Task instructions:
Copy each line below in which the word "parts" occurs.

Given records:
>>>
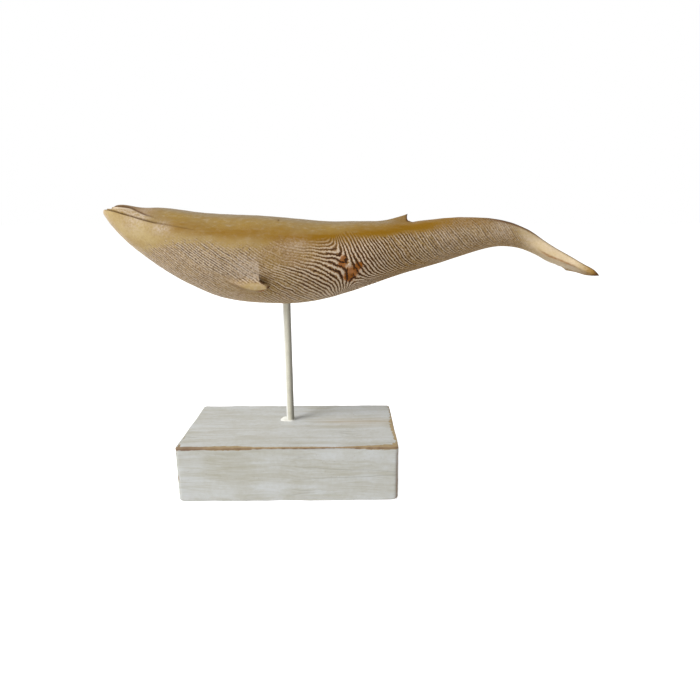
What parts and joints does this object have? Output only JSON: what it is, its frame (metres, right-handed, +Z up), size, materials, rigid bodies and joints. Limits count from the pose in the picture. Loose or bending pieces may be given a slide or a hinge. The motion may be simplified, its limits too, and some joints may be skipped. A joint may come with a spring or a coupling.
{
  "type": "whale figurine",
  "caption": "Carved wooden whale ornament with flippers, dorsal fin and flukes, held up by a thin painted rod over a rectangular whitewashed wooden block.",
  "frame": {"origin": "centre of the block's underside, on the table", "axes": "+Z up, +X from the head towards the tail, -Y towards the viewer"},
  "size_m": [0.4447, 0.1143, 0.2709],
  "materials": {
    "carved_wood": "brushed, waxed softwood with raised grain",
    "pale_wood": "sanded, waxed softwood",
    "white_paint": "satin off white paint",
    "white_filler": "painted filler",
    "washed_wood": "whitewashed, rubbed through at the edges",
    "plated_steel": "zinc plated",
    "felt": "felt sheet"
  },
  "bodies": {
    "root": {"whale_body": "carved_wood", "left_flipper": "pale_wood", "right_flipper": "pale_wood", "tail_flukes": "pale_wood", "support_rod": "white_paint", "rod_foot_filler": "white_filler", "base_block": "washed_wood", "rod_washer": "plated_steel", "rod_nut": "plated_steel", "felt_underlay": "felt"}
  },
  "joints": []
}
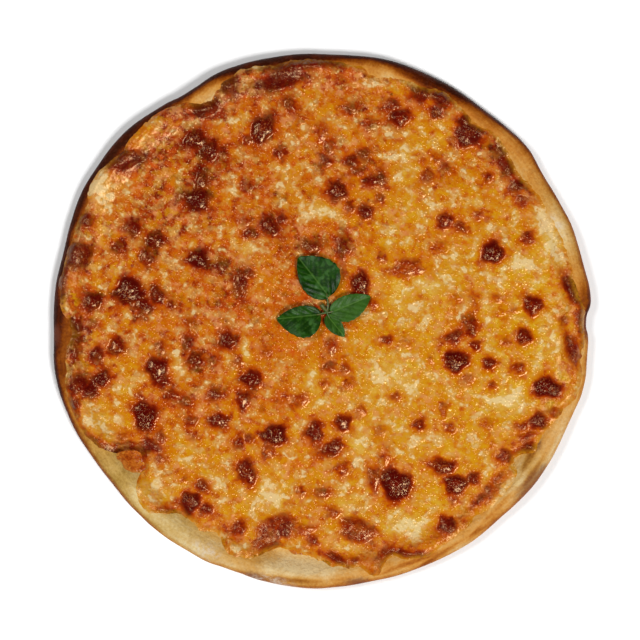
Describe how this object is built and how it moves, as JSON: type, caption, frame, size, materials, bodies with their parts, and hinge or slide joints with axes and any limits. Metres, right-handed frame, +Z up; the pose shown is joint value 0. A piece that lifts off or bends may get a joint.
<<<
Task response:
What parts and joints does this object have? Output only JSON: what it is, its frame (metres, right-handed, +Z up), size, materials, rigid bodies and joints. Limits count from the pose in the picture. Loose or bending pieces may be given a slide or a hinge. The motion may be simplified, its limits too, and some joints may be skipped. A joint may come with a spring or a coupling.
Describe how this object is built and how it moves, as JSON: type, caption, frame, size, materials, bodies with their parts, and hinge or slide joints with axes and any limits. Metres, right-handed frame, +Z up; the pose shown is joint value 0. A piece that lifts off or bends may get a joint.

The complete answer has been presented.